After more than 125 years of use, it’s to be expected, said Cook, a life-long member of the congregation.

“It just amazes me it’s still here and it’s in as good a shape as it is,” she said.

Cook said the church just completed $2,000 of work rewiring the entire church.  She said originally, the church lights were all operating off a single electrical line, which created serious problems. With each flip of a switch, she said the lights would flicker.

After paying the electrician, the church has about $1,000 left in the budget, Cook said.  And yet, they have about $25,000 of work to do replacing the old brick.

The church also made repairs to the belfry where vines had destroyed the mortar.

“The vines about torn it down,” Cook said.


NEW LIFE

The church was on the brink of closing in 2006 when Rev. Ronnie Parker began preaching to the congregation of three.  At that time Cook was busy helping her mother in a rest home, so the only regular church attendees were Betty Hunsucker, Irene Hinson and Dot Hudson.

“Tim would come and preach for us every Sunday,” Hunsucker said. “He was worried what would become of us (after he left).  We told him everyone of us had a plan and not to worry about it.”

She added,“He was a special person.  We owe him a lot.”

Parker, a Maiden native, was asked to fill in while Wepner helped his wife with a ministry in Winston-Salem.

Although he lives in Charlotte, he drives up every Sunday to lead worship services.

“The congregants refused to allow the church doors to close,” Parker said.

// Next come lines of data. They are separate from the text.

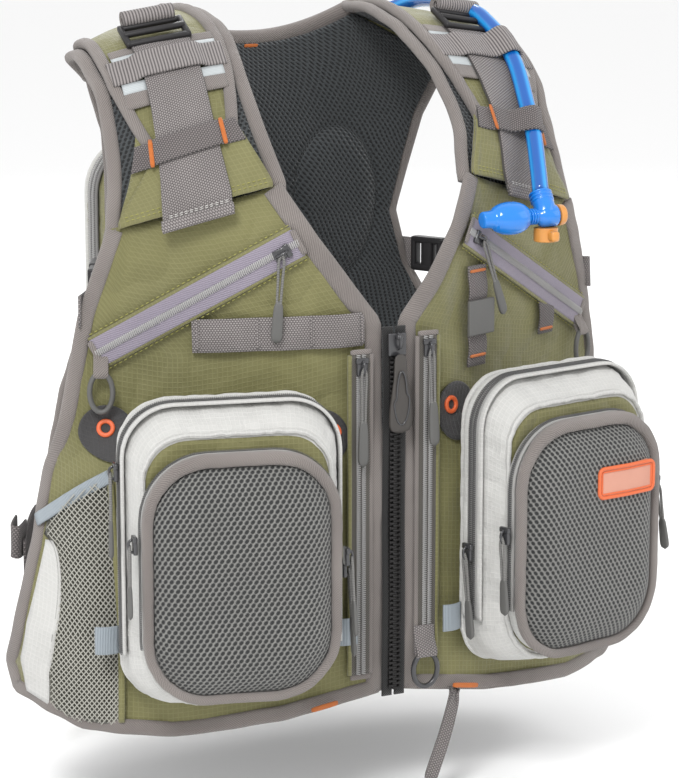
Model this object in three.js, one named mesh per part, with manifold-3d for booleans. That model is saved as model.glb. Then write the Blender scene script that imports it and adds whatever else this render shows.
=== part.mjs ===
// Fishing vest with two zipped chest packs, a rear hydration compartment and a drinking hose.
// Units are millimetres, +Z is up, -Y is the wearer's front, +X is the wearer's left.
// Heights are written above the hem plane; the finished group is lowered so that its origin
// is the level of the wearer's shoulders on the middle plane.
import * as THREE from 'three';
import Module from 'manifold-3d';
import { mergeVertices } from 'three/addons/utils/BufferGeometryUtils.js';

const wasm = await Module();
wasm.setup();

// ---- Driving dimensions -------------------------------------------------------------------
const SHOULDER_HEIGHT = 535;
const CLEARANCE = 0.4;
const CLOTH = 4;
const WEB = 2;
const CHEST_FROM = 215;
const CHEST_TO = 262;
const CHEST_DEPTH = 140;
const CHEST_SLOPE = 0.444;
const CHEST_FLAT = 41;
const BELLY_DEPTH = 143;
const BELLY_POWER = 2.3;
const ZIP_TOP = 321;
const ZIP_BOTTOM = 46;
const HINGE_TOP = [130, 12, 545];
const HINGE_BOTTOM = [235, 20, 20];
const PAD_THICKNESS = 9;
const LINING = 6;
const PAD_CROWN = 3;
const POCKET = { x: 132, y: -133, angle: 12, width: 164, low: 55, high: 284, depth: 44, wall: 3 };
const SHELL = { width: 150, low: 64, high: 252, depth: 27, corner: 42, wall: 3 };
const HOSE_RADIUS = 6.5;

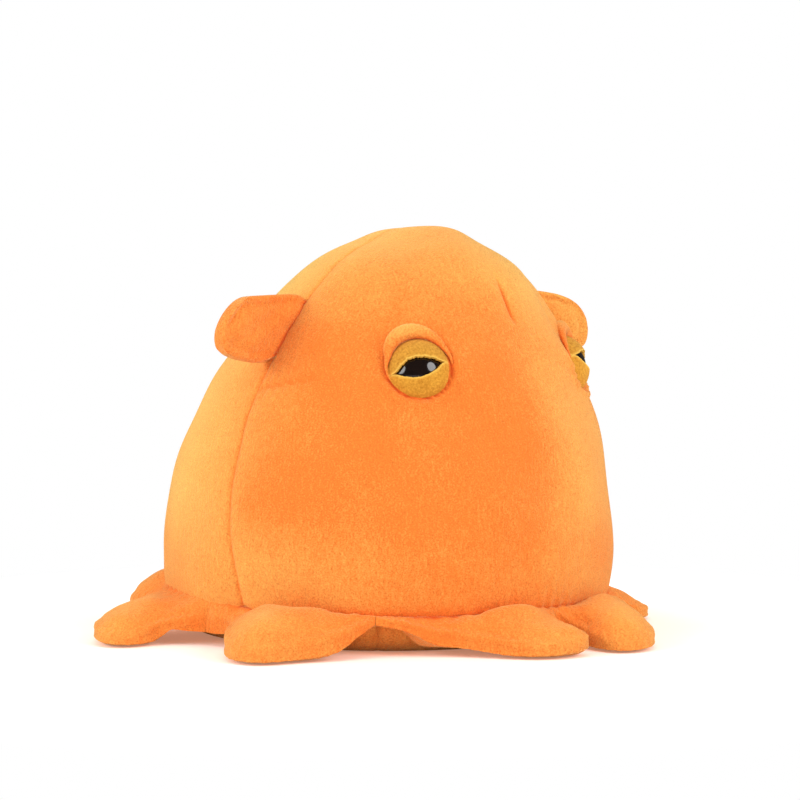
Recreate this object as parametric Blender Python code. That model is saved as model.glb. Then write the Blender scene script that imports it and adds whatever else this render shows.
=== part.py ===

With the help of the members, he helped improve the interest in the church through programming.

“It’s struggled through all these years and it’s kept going,” Hinson said.

They began having prayer meetings on Wednesday nights and added gospel music concerts to attract new members.

“We’re doing real good now,” Hunsucker said.


On Saturday, the church will be open to tours to share the church during the 125 anniversary celebration of the town.  Hinson said the church is just as much a part of the town’s history as anything else in it.  She also hopes that in sharing the church, more people will become interested and join their congregation.